MC: Do you guys ever Google yourselves? [Aniston and Barrymore vigorously shake their heads "no"; Goodwin looks shamefaced]
GG: One night I'd had some beers, and then I Googled myself and spent the night in tears.
DB: [to Goodwin] That's so awesome . . . I can just picture you on the Net, Googling yourself with mascara running down your face. I wish I could have seen that!
MC: What's the best advice you can give young women about love?
JA and DB [in unison]: Set your boundaries!
DB: That's something you don't know in your teens and 20s. Or I didn't know in my teens and 20s, anyway.
JA: 30s, for me.
DB: This is who I am, this is what I want, this is what I don't want . . . boundaries, boundaries, boundaries.
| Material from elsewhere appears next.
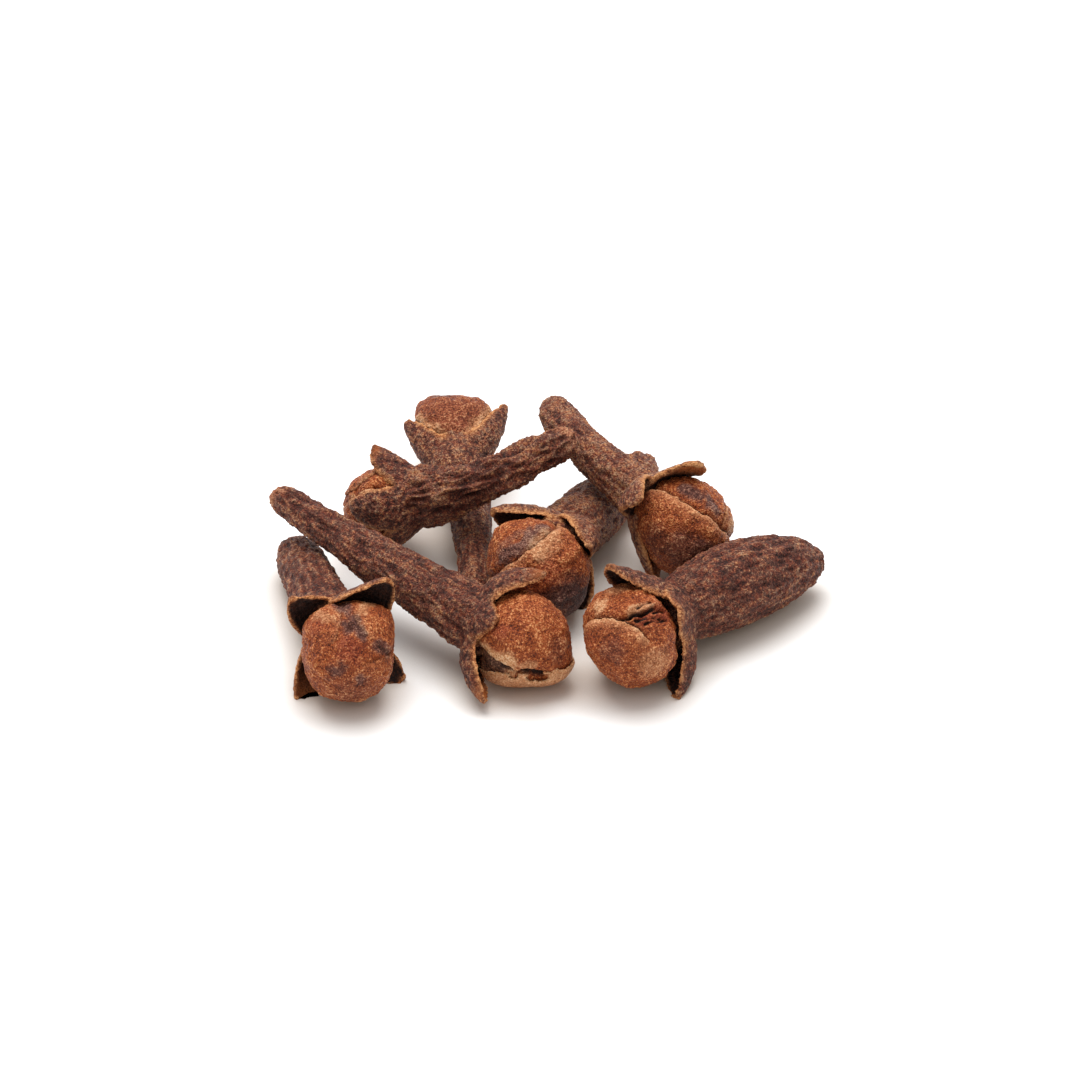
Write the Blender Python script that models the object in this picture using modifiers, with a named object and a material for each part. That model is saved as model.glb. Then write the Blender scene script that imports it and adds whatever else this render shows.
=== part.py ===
"""A small heap of seven whole dried cloves, lying as they fell on a bare surface.

Each clove is one solid: a wrinkled stem that widens into a cup, four pointed lobes
round the cup, and the closed bud of overlapping petals that sits in it.

Frame: the heap's longest way is X, Y points to its back and Z up. The origin is in
the middle of the heap on the surface that it lies on. Sizes here are in millimetres
and are turned into metres by MM.
"""
import math
from collections import namedtuple

import bmesh
import bpy
from mathutils import Matrix, Vector, noise

MM = 0.001

# A clove has four stations along its axis, the middle of its bud, the collar where the
# lobes leave the stem, the stem's waist and the stem's end, each as (x, y, z), and a
# radius at each of them
Clove = namedtuple("Clove", "name bud collar waist end radii squash seed lobes bulges petals")

# A lobe stands at `turn` degrees round the clove, counted from its upper side. It leaves
# the cup at `opens` degrees from the axis and points `curls` degrees away at its tip.
# `taper` is 1 for a triangle and more for a strap, `hollow` is how far its edges rise,
# `twist` rolls it and `lean` bends it sideways by so many degrees
Lobe = namedtuple("Lobe", "turn opens curls length half_width taper hollow twist lean")

# A place on the bud is `tilt` degrees from its top and `turn` degrees round. A bulge
# lifts the skin there by `height`
Bulge = namedtuple("Bulge", "tilt turn height")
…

JA: This is what I'll tolerate . . .
DB: This is what I'm willing to take and what I'm willing to give. Boundaries are a form of honesty. Just be honest.
JA: Honesty is such a time-saver.
GG: I'd also say don't have just one type. You know, I couldn't get a date in college. All my friends were making out with everybody, and I wanted to make out with somebody! One of my guy friends finally told me the problem. He said, "You are too obvious about what you like and don't like. With you, it's a definite yes or a definite no, and that is scary." So I needed to learn to give more people a chance.
DB: Here's something else I will happily share, something a friend told me that changed my world, though it didn't necessarily change my behavior. And it's this: Men build bridges. If they want to find your phone number or anything else, they will. They will build huge, massive bridges to get to you. Think Golden Gate!
MC: Would you ever want to see a return to certain old-fashioned rules about dating - like, men chase and women are chased?
DB: I don't believe in rules. Life is short. I think you should seize the moment.
GG: Why do only boys get to chase? Nuh-uh! If anything, I think this whole sitting back and waiting thing can be self-sabotaging. We have to send up flares. We have to let guys know we're open for business.
JA: And, oh my God, it's so fun . . .
DB: Goddamn if I don't love the chase. I'm more of a dude than most dudes.